For all his love of Ayn Rand, he [Trump] ran what sounded more like a democratic campaign; on health care, for instance, he said, “We’re going to have insurance for everybody. There was a philosophy in some circles that if you can’t pay for it, you don’t get it. That’s not going to happen with us.” In fact, he promised, “Everybody is going to be taken care of much better than they’re taken care of now.” But as we now know, Trump was simply bringing something new to the game; not a clever messaging, but brazen lying.

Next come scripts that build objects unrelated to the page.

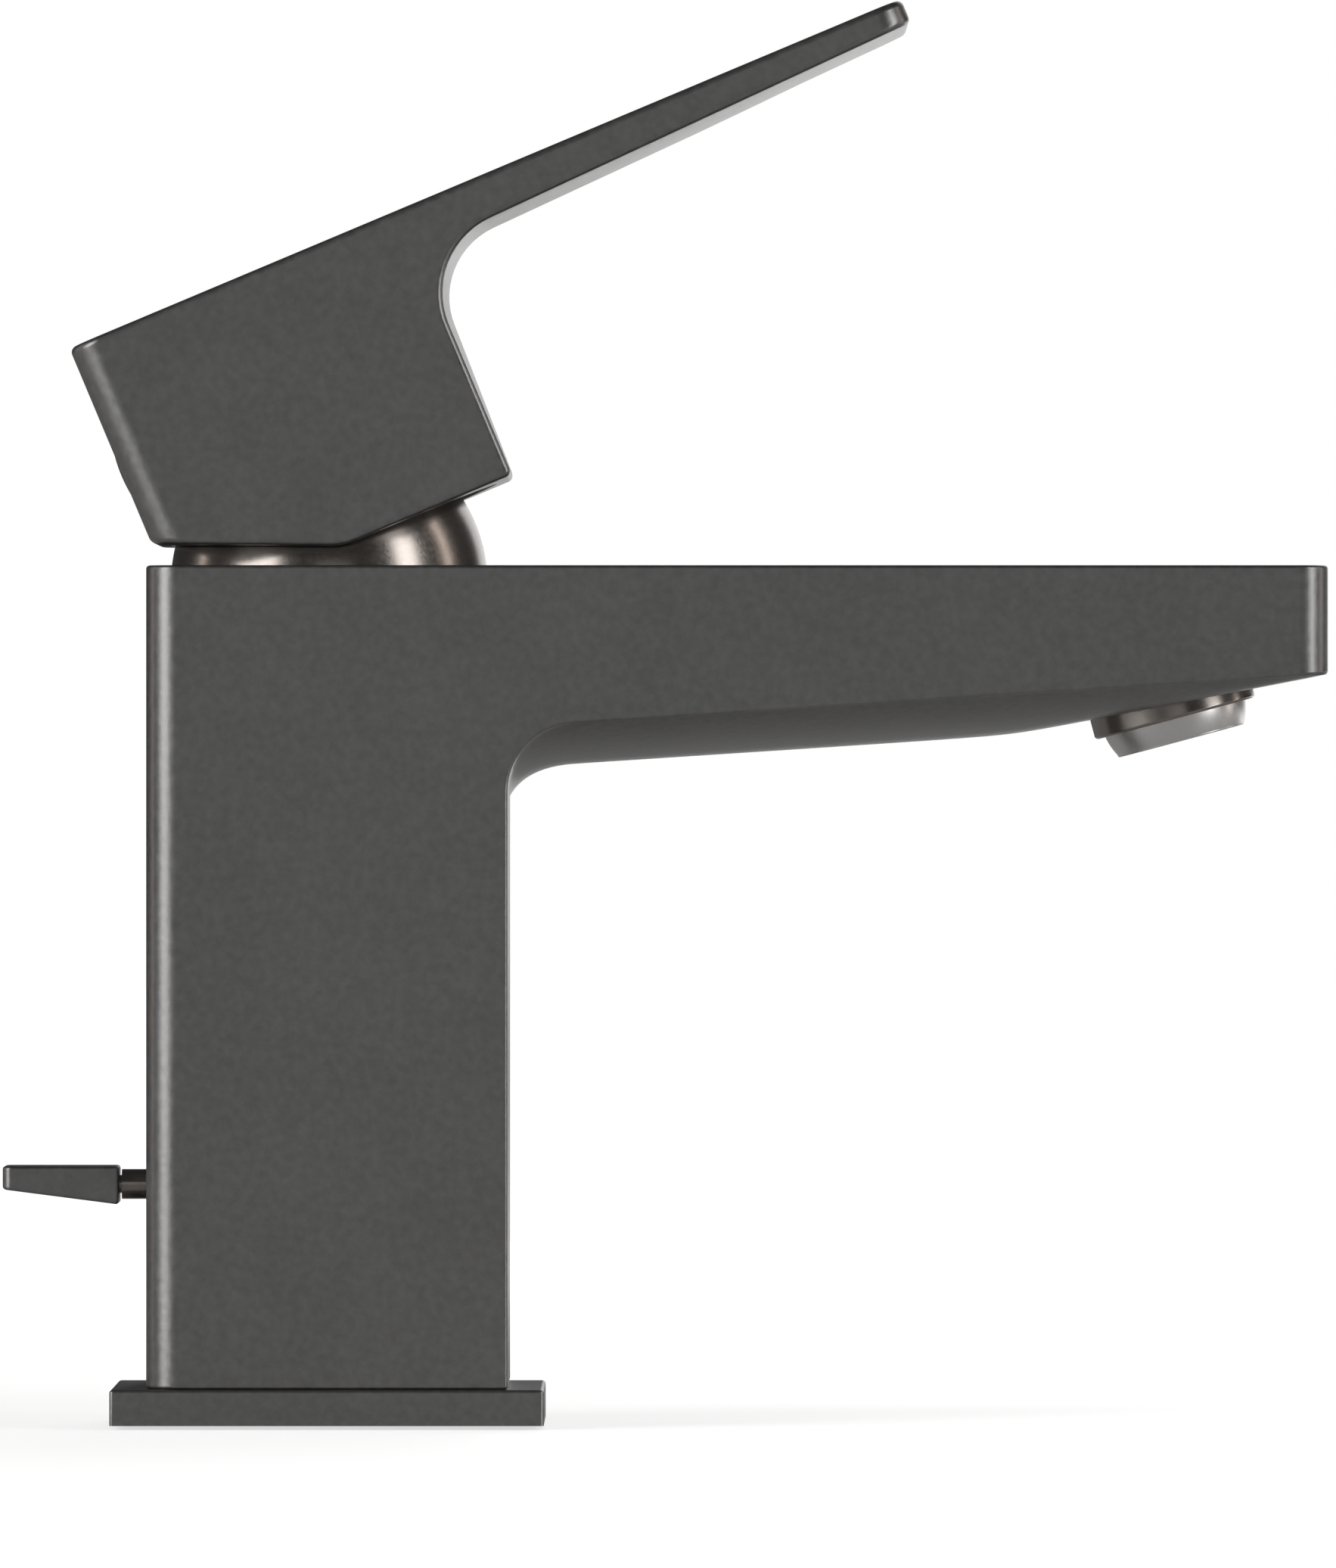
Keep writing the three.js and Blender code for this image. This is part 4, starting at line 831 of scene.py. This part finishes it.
def build_nozzle(scene):
    s = scene.mixer_trim
    low = -s.nozzle_drop
    start = math.asin((low - s.nozzle_centre) / s.nozzle_radius)
    end = math.asin(s.nozzle_rise / s.nozzle_radius)
    ball = sphere_arc(s.nozzle_radius, s.nozzle_centre, start + 0.025, end, 24)
    top = s.nozzle_centre + s.nozzle_rise
    rim = ball[0][0]
    lip = rounded([(rim - NOZZLE_RIM, low), (rim, low, 0.18 * MM), ball[0]])[:-1]
    mouth = rounded(
        [
            (s.nozzle_bore, top),
            (s.nozzle_bore, low + NOZZLE_MOUTH),
            (s.nozzle_lip, low + NOZZLE_MOUTH),
            (s.nozzle_lip, low, 0.2 * MM),
            (rim - NOZZLE_RIM, low),
        ]
    )[:-1]
    obj = turned("nozzle", [tuple(p) for p in lip] + ball + [tuple(p) for p in mouth], WIDE_SIDES)
    placed(obj, aerator_place(s))
    smooth(obj, 25)
    finish(obj, "nozzle", "swivel_nozzle", satin_nickel_material(scene))


def weave(pitch, radius, height):
    """A round patch of crossing wires."""
    cells = int(2 * radius / pitch)
    deselect()
    bpy.ops.mesh.primitive_grid_add(
        x_subdivisions=cells, y_subdivisions=cells, size=cells * pitch, location=(0, 0, height)
    )
    wires = named("wires")
    edit(wires)
    pick(wires, "VERT", lambda v: v.co.xy.length > radius - 0.3 * MM)
    bpy.ops.mesh.delete(type="VERT")
    leave()
    modify(wires, "WIREFRAME", thickness=WIRE)
    return wires


def build_mesh(scene):
    """The outlet's wire mesh in its ring."""
    s = scene.mixer_trim
    edge = 0.1 * MM
    radius = s.nozzle_bore - 0.15 * MM
    inside = radius - MESH_RING
    low = -s.nozzle_drop + 0.75 * MM
    high = low + MESH_THICK
    profile = rounded([(inside, low, edge), (radius, low, edge), (radius, high, edge), (inside, high, edge)])
    ring = turned("mesh", profile)
    wires = weave(s.mesh_pitch, radius, low + MESH_THICK / 2)
    alone(ring)
    wires.select_set(True)
    bpy.ops.object.join()
    placed(ring, aerator_place(s))
    smooth(ring, 30)
    plastic = plastic_material("mesh_plastic", (0.17, 0.175, 0.18))
    finish(ring, "nozzle", "outlet_grid", plastic)


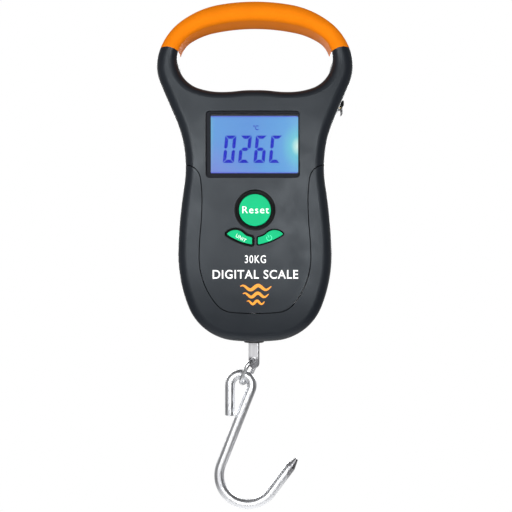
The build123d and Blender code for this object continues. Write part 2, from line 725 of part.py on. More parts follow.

And arriving in Washington with no existing ideology except feeding his narcissism and enriching family values, Trump proved to be the perfect president finally to enact the full government-hating agenda. Robert Mercer, who funded not only Trump’s campaign but also Cambridge Analytica… is a classic Randian. As one of his colleagues explained, “Bob believes that human beings have no inherent value other than how much money they make… He thinks the less government the better. And if the president is a bozo? He’s fine with that. He wants it all to fall down… We have made more progress in the last five years than I had in the last 50,” Charles Koch told his fellow billionaires in 2017.
Falter, by Bill McKibben
A predator cult of selfish-contempt has etched its way into the fabric we call government, and that cult controls the commons, the global environment, including what we think of as news, but isn’t. As John Taylor Gatto described, from this elitist world-view, no evil intended – quite the reverse. Elites assume they have a responsibility to take control of humanity in their own hands and it doesn’t matter who gets hurt, as long as it is not them. Dazed at the headlines, we shake our heads and wonder; who could do such things and keep on doing it? Follow the money, but something much deeper lurks. In 1977, Joseph Chilton Pearce called it, A Time Bomb in the Nursery (in Part 1, The Monstrous Misunderstanding of the book, Magical Child.)